The military want the power that gives them unfettered access to the riches of Zimbabwe. More than any other group, they feel entitled to the fat of the land because they "fought for it."

I have said before that liberators never make the best governors. Revolutionaries can not run a government. Nelson Mandela, though saintly in his soul and mind, was simply incapable of governing a modern state.

What he was absolutely needed for, though, was to build and watch over the bridge from apartheid to a democratic society free from vengeance and vindictiveness. He realised this, served one term and put in someone whom he thought was capable of actually getting grips with a thrusting 21st Century nation-state, to develop it and water the roots set down by the revolutionaries - the Mandelas and Tambos.

But in Zimbabwe today, we still have a revolutionary in power, who has never stopped fighting the British and the white man in his mind. To him, the ideology is bigger than everything else, which is why he could scold Zimbabweans last year, telling them "not to think the world has come to an end simply because you can not find salt in the shops."

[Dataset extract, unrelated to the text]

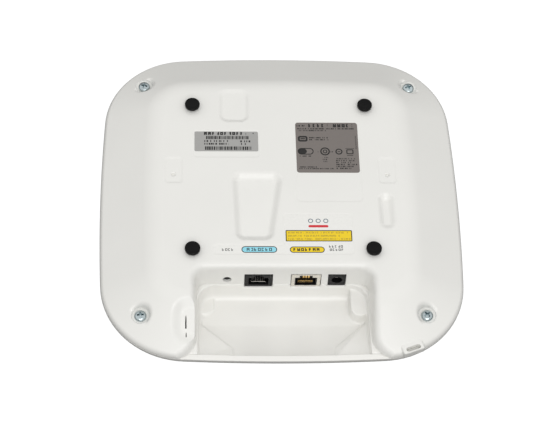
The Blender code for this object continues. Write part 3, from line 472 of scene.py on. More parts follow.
def body_outline(inset, side_steps=16, corner_steps=20):
    side_centre = HALF_SIDE - SIDE_RADIUS
    side, corner = SIDE_RADIUS - inset, CORNER_RADIUS - inset
    quarter = []
    for k in range(side_steps):
        a = -SIDE_HALF_ANGLE + 2 * SIDE_HALF_ANGLE * k / side_steps
        quarter.append((side_centre + side * math.cos(a), side * math.sin(a)))
    for k in range(corner_steps):
        a = SIDE_HALF_ANGLE + (math.pi / 2 - 2 * SIDE_HALF_ANGLE) * k / corner_steps
        quarter.append((CORNER_CENTRE + corner * math.cos(a), CORNER_CENTRE + corner * math.sin(a)))
    outline = []
    for turn in range(4):
        c, s = round(math.cos(turn * math.pi / 2)), round(math.sin(turn * math.pi / 2))
        outline += [(c * x - s * y, s * x + c * y) for x, y in quarter]
    return outline


def scaled_outline(inset, scale):
    return [(x * scale, y * scale) for x, y in body_outline(inset)]


def inset_at(x, y):
    """How far a point lies inside the body outline."""
    u, v = abs(x), abs(y)
    if v > u:
        u, v = v, u
    side_centre = HALF_SIDE - SIDE_RADIUS
    if math.atan2(v, u - side_centre) <= SIDE_HALF_ANGLE:
        return SIDE_RADIUS - math.hypot(u - side_centre, v)
    return CORNER_RADIUS - math.hypot(u - CORNER_CENTRE, v - CORNER_CENTRE)


EDGE_SWEEP = math.atan(1 / SHOULDER_SLOPE)
EDGE_INSET = EDGE_RADIUS * (1 - math.cos(EDGE_SWEEP))
EDGE_TOP_Z = PARTING_Z + EDGE_RADIUS * math.sin(EDGE_SWEEP)
BLEND_Z = -SHOULDER_SLOPE * SHOULDER_BLEND / 2
BLEND_INSET = EDGE_INSET + (BLEND_Z - EDGE_TOP_Z) / SHOULDER_SLOPE
PLATEAU_INSET = BLEND_INSET + SHOULDER_BLEND


def shoulder_height(inset):
    """The shell's height at a distance in from its outline: rounded edge, slope, soft edge, flat top."""
    if inset >= PLATEAU_INSET:
        return 0.0
    if inset >= BLEND_INSET:
        return -SHOULDER_SLOPE * (PLATEAU_INSET - inset) ** 2 / (2 * SHOULDER_BLEND)
    if inset >= EDGE_INSET:
        return EDGE_TOP_Z + SHOULDER_SLOPE * (inset - EDGE_INSET)
    if inset <= 0:
        return PARTING_Z
    return PARTING_Z + math.sqrt(EDGE_RADIUS**2 - (EDGE_RADIUS - inset) ** 2)


def surface_height(x, y):
    return shoulder_height(inset_at(x, y))


def dome_depth(scale):
    """The face's height where the body outline, scaled down, crosses it."""
    return PARTING_Z - 0.6 - (PARTING_Z - 0.6 - FACE_Z) * math.sqrt(max(0.0, 1 - scale**DOME_POWER))


def bay_path(offset, corner_steps=12, end_steps=16, wall_steps=14):
    """The bay's wall line in plan, moved into the body by the offset."""
    run_out = 25.0
    exit_angle = math.pi + LEG_END_SWEEP
    leg_end = (LEG_END_X, LEG_END_Y)
    ends = arc(leg_end, LEG_END_RADIUS - offset, exit_angle, -LEG_END_SWEEP, end_steps)
    tangent = (-math.sin(exit_angle), math.cos(exit_angle))
    first = (ends[0][0] + tangent[0] * run_out, ends[0][1] + tangent[1] * run_out)
    corner_x, corner_y = BAY_HALF_WIDTH - BAY_CORNER, BAY_WALL_Y - BAY_CORNER
    step = (corner_y - LEG_END_Y) / wall_steps
    wall = [(BAY_HALF_WIDTH + offset, LEG_END_Y + step * k) for k in range(1, wall_steps)]
    corner = arc((corner_x, corner_y), BAY_CORNER + offset, 0.0, math.pi / 2, corner_steps)
    right = [first] + ends + wall + corner
    left = [(-x, y) for x, y in reversed(right)]
    return right + left + [(-95.0, -135.0), (95.0, -135.0)]


def tray_path(offset, corner_steps=14, mouth_y=-125.0):
    """The tray's outline in plan, moved outwards by the offset."""
    corner_x, corner_y = BAY_HALF_WIDTH - TRAY_CORNER, BAY_WALL_Y - TRAY_CORNER
    radius = TRAY_CORNER + offset
    right = [(corner_x + radius, mouth_y)]
    right += arc((corner_x, corner_y), radius, 0.0, math.pi / 2, corner_steps)
    return right + [(-x, y) for x, y in reversed(right)]


# ------------ rear shell


def pressed(name, corners, radius, slope_width, depth, steps=8, levels=12):
    """A cutter whose side is an S-curve, so a pressed pad has a soft top and bottom edge."""
    half = slope_width / 2 + 0.7
    rings = [at_height(rounded_polygon(corners, radius, half + 0.4, steps), z) for z in (2.0, 0.015)]
    for k in range(levels + 1):
        t = k / levels
        outline = rounded_polygon(corners, radius, half * (1 - 2 * t), steps)
        rings.append(at_height(outline, -depth * (1 - math.cos(math.pi * t)) / 2))
    return loft(name, rings)


def following(name, path, fillet, floor_z, bottom_offset):
    """A cutter over a closed path, whose rounded top edge follows the shell's height.

    path(offset) gives the path moved outwards.
    """
    levels = [(fillet + 0.15, None), (fillet + 0.15, -0.025)]
    for a in quarter_turn(14):
        levels.append((fillet * (1 - math.sin(a)), fillet * (1 - math.cos(a))))
    rings = []
    for index, (offset, depth) in enumerate(levels):
        limit = floor_z + 0.9 - 0.03 * index
        ring = []
        for x, y in path(offset):
            z = 6.0 if depth is None else max(surface_height(x, y) - depth, limit)
            ring.append((x, y, z))
        rings.append(ring)
    rings.append(at_height(path(bottom_offset * 0.97), floor_z + 0.3))
    rings.append(at_height(path(bottom_offset), floor_z))
    return loft(name, rings)


def pocket_cutter(index, centre):
    """A flat-floored screw pocket with a rim that rolls into the shoulder and a rounded floor edge."""
    fillet, floor_radius, steps = 2.3, 1.2, 56
    levels = []
    for a in quarter_turn(8):
        levels.append((POCKET_RADIUS + fillet * (1 - math.sin(a)), fillet * (1 - math.cos(a)), None))
    for a in quarter_turn(6):
        radius = POCKET_RADIUS - floor_radius * (1 - math.cos(a))
        levels.append((radius, None, floor_radius * (1 - math.sin(a))))
    outer = circle(POCKET_RADIUS + fillet + 0.1, steps, centre)
    rings = [at_height(outer, 4.0)]
    rings.append([(x, y, surface_height(x, y) + 0.02) for x, y in outer])
    for n, (radius, below, above) in enumerate(levels):
        ring = []
        for x, y in circle(radius, steps, centre):
            low = POCKET_FLOOR_Z + floor_radius + 0.4 - 0.02 * n
            z = max(surface_height(x, y) - below, low) if above is None else POCKET_FLOOR_Z + above
            ring.append((x, y, z))
        rings.append(ring)
    return loft(f"pocket_cutter_{index}", rings)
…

Because of this mentality, elections are of no consequence except as an indication of whether the people need "re-education" to fall in line with their leaders or not.

"The pen, " Mugabe told an Independence Day rally at Gwanzura stadium last year, "can not be mightier than the sword."

He described the elections as "a little X on a piece of paper" and asked if anyone thought that "we can let the country go, just because of that X?"

Nothing further is needed to confirm that we are indeed living in a military state, even with the Inclusive Government in place.